Although the factual record is not entirely clear, both parties have assumed in their arguments to this court that a wooden fence was erected by a prior owner of 44 Sayre, the dominant tenement. Evidence suggests that this fence was constructed sometime in the late 1980's or early 1990's. Notwithstanding, the judge found that defendant failed to prove by clear and convincing evidence that the erection of this wooden fence revealed an intent to abandon the easement. In this regard, the judge correctly concluded that it is not just the placement of a fence -- arguably an act of abandonment -- that is relevant; he astutely recognized that defendant was also required to show that the owner of the dominant tenement possessed an intent to abandon.

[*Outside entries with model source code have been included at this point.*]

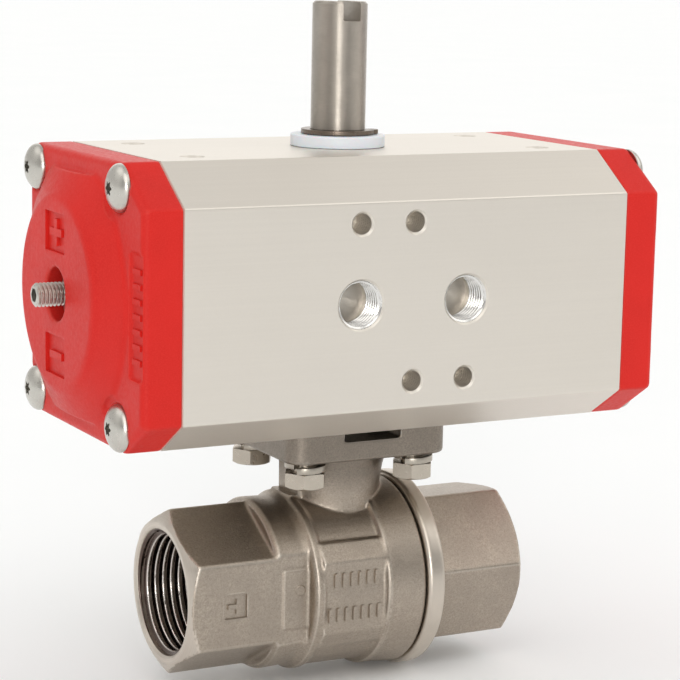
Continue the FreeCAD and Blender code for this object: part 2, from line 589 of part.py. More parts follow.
def valve_retainer():
    collar = lathe_x([(COLLAR_X0, 0), (COLLAR_X0, 20.6), (COLLAR_X0 + 0.6, COLLAR_R),
                      (COLLAR_X1 - 0.5, COLLAR_R), (COLLAR_X1, COLLAR_R - 0.5), (COLLAR_X1, 0)], FLOW_Z)
    spigot = disc(SPIGOT_R, (SPIGOT_X, 0, FLOW_Z), (COLLAR_X0 + CLEAR, 0, FLOW_Z))
    hexagon = hexagon_end(COLLAR_X1 - CLEAR, END_X, RETAINER_TURN)
    shape = fuse_all([collar, spigot, hexagon])
    tools = flow_bores(1) + [disc(CAVITY_R, (SPIGOT_X - CLEAR, 0, FLOW_Z), (9.5, 0, FLOW_Z))]
    save("valve_retainer", cut_all(shape, tools))


# ---------------------------------------------------------------- valve insides
def ball():
    solid = Part.makeSphere(BALL_R, FLOW_C)
    solid = solid.cut(disc(FLOW_R, (0, -20, FLOW_Z), (0, 20, FLOW_Z)))
    return solid.cut(box(-16, 16, -2.8, 2.8, FLOW_Z + 10.8, FLOW_Z + 16))


def seat(sign):
    solid = ring(SEAT_R, FLOW_R + 0.1, (sign * 9.3, 0, FLOW_Z), (sign * (SEAT_X - 0.02), 0, FLOW_Z))
    return solid.cut(Part.makeSphere(BALL_R + RUNNING, FLOW_C))


def stem():
    z = FLOW_Z
    body = lathe_z([(0, z + 15.4), (6.9, z + 15.4), (6.9, z + 17.55), (STEM_R, z + 17.56),
                    (STEM_R, PAD_Z + 9.6), (STEM_R - 0.5, PAD_Z + 10.1), (0, PAD_Z + 10.1)])
    half = SQUARE / 2
    square = box(-half, half, -half, half, PAD_Z - 0.9, PAD_Z + 11)
    above = disc(STEM_R + CLEAR, (0, 0, PAD_Z - 0.9), (0, 0, PAD_Z + 11))
    body = body.cut(above.cut(square))
    tang = box(-5.2, 5.2, -2.65, 2.65, z + 11.2, z + 16)
    return body.fuse(tang).removeSplitter()


def packing_rings():
    z, pitch, count = FLOW_Z + 19.6, 2.0, 3
    rings = []
    for k in range(count):
        low = z + k * pitch
        inner, outer = STEM_R + 0.05, GLAND_R
        rings.append(lathe_z([(inner, low), (outer, low), (outer, low + pitch - 0.02),
                              (inner, low + pitch - 0.02)]))
    return Part.makeCompound(rings)


def disc_springs():
    """Two coned spring washers, the lower one cupped up and the upper one cupped down."""
    low = PAD_Z - RECESS_D + 0.36
    inner, outer, thick, rise = STEM_R + 0.2, 8.6, 0.45, 0.25
    first = lathe_z([(inner, low), (outer, low + rise), (outer, low + rise + thick),
                     (inner, low + thick)])
    top = low + 2 * (thick + rise) + 0.02
    second = lathe_z([(inner, top), (outer, top - rise), (outer, top - rise - thick),
                      (inner, top - thick)])
    return Part.makeCompound([first, second])


def valve_pieces():
    valve_body()
    valve_retainer()
    save("valve_ball", ball())
    for side, sign in sides():
        save(side + "_seat", seat(sign))
    save("body_gasket", ring(SPIGOT_R, CAVITY_R, (8.12, 0, FLOW_Z), (8.68, 0, FLOW_Z)))
    save("valve_stem", stem())
    z = FLOW_Z
    save("stem_thrust_washer", ring(GLAND_R - 0.05, STEM_R + 0.1, (0, 0, z + 17.6), (0, 0, z + 18.38)))
    save("stem_packing", packing_rings())
    save("gland_ring", ring(GLAND_R - 0.05, STEM_R + 0.1, (0, 0, z + 25.6),
                            (0, 0, PAD_Z - RECESS_D + 0.3)))
    save("disc_springs", disc_springs())
    nut = hex_prism_z(8.0 / math.cos(math.pi / 6), 0, 0, PAD_Z - 5.1, PAD_Z - 1.1)
    save("stem_nut", nut.cut(disc(STEM_R + 0.01, (0, 0, PAD_Z - 6), (0, 0, PAD_Z))))


# ---------------------------------------------------------------- flange fasteners
def flange_bolt(x, y):
    top = PAD_Z - PAD_T - WASHER_T
    head = hex_prism_z(AF8_R, x, y, top - BOLT_HEAD_H, top)
    bevel = lathe_z([(x_r, z) for x_r, z in ((0, top - BOLT_HEAD_H), (AF8_R - 0.75, top - BOLT_HEAD_H),
                                             (AF8_R + 0.05, top - BOLT_HEAD_H + 0.5),
                                             (AF8_R + 0.05, top), (0, top))], x, y)
    return head.common(bevel).fuse(disc(M5_R, (x, y, top - CLEAR), (x, y, PAD_Z + 5.5)))


def lock_washer(x, y):
    """Split spring washer, drawn at its free height."""
    low, high = PAD_Z - PAD_T - WASHER_T, PAD_Z - PAD_T
    slit = turned(box(0, 6, -0.45, 0.45, low - CLEAR, high + CLEAR), 215)
    return ring(4.3, 2.6, (x, y, low), (x, y, high)).cut(moved(slit, x, y))


def flange_fasteners():
    places = corners_of(F03_OFFSET, F03_OFFSET)
    save("flange_bolts", Part.makeCompound([flange_bolt(x, y) for x, y in places]))
    save("lock_washers", Part.makeCompound([lock_washer(x, y) for x, y in places]))


actuator_body()
end_pieces()
shaft_pieces()
piston_pieces()
valve_pieces()
flange_fasteners()
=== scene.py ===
"""Looks of the rotary actuator and its ball valve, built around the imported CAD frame.

Lengths in this script are millimetres in the frame's own axes, unless a comment says metres. Pieces are
made in millimetres and scaled to metres when they are placed on their body.
"""
import json
import math

import bmesh
import bpy
import numpy as np
from mathutils import Matrix, Vector

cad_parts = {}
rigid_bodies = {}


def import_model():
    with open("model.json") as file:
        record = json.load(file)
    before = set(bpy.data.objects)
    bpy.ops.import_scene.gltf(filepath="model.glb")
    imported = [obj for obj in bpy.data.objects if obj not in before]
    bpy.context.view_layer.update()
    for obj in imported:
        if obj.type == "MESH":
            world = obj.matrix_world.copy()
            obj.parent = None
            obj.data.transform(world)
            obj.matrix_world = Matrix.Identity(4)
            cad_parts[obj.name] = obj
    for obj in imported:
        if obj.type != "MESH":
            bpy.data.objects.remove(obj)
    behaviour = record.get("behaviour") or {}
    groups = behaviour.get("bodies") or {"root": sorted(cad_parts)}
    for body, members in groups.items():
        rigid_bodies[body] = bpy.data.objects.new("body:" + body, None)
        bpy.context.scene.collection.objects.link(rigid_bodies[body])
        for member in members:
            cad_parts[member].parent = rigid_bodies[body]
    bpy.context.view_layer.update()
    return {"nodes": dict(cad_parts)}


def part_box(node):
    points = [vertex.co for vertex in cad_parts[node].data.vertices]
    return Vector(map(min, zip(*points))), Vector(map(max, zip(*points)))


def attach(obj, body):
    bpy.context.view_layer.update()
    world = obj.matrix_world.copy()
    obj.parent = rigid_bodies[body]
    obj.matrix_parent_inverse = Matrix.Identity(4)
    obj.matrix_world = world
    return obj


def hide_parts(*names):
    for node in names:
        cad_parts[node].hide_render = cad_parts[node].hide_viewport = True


for leftover in list(bpy.data.objects):
    bpy.data.objects.remove(leftover)

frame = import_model()
MM = 0.001


def node_box(name):
    """Lowest and highest corner of a CAD node, in millimetres."""
    low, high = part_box(name)
    return low / MM, high / MM


# ---------------------------------------------------------------- sizes, from the frame where it has them
BODY_LOW, BODY_HIGH = node_box("actuator_body")
PAD_Z = BODY_LOW.z                                  # the actuator's foot and the valve's pad meet here
BODY_TOP = BODY_HIGH.z
BORE_Z = (PAD_Z + BODY_TOP) / 2
FRONT_Y = BODY_LOW.y
VALVE_LOW = node_box("valve_body")[0]
FLOW_Z = sum(node_box("valve_ball")[i].z for i in (0, 1)) / 2
VALVE_END = -VALVE_LOW.x
CAP_DOME_X = node_box("right_end_cap")[1].x
SCREW_HEAD_TOP = node_box("right_cap_screws")[1].x
SCREW_TIP_X = node_box("right_stroke_screw")[1].x
RING_LOW, RING_HIGH = node_box("shaft_spacer_ring")
BOLT_LOW = node_box("flange_bolts")[0].z
WASHER_LOW, WASHER_HIGH = node_box("lock_washers")

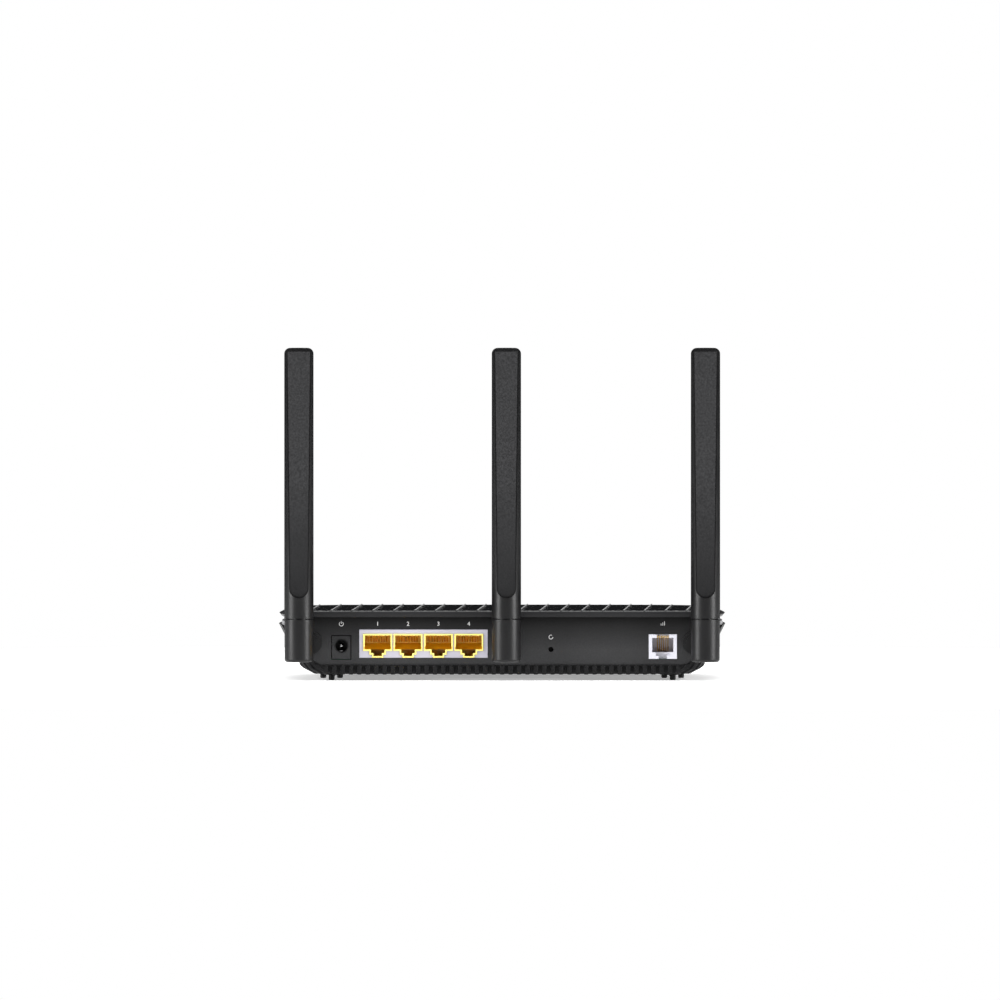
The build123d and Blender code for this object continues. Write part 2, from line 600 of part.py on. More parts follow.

In some circumstances, we suppose, it is conceivable that the dominant tenement's erection of a fence, which completely bars use of the easement, could alone support a claim of abandonment. A fence or barrier set in place for a considerable period of time, configured so as to be impenetrable or impassable, and constructed in a manner that reveals an intent that it remain permanently in place, could be found by a factfinder to evince an intent to abandon. The character of the wooden fence in question in this case, however, does not fit that description, but instead reveals that the fence could be easily removed. Accordingly, the wooden fence's presence alone was inadequate to prove that the owner of the dominant tenement intended to abandon the easement. Accord Arlington, supra, 105 N.J.Eq. at 198-99. Since there was no other relevant evidence presented in this regard, we find no reason to disturb the Chancery judge's determination that defendant failed to sustain her burden of proving that the easement was abandoned.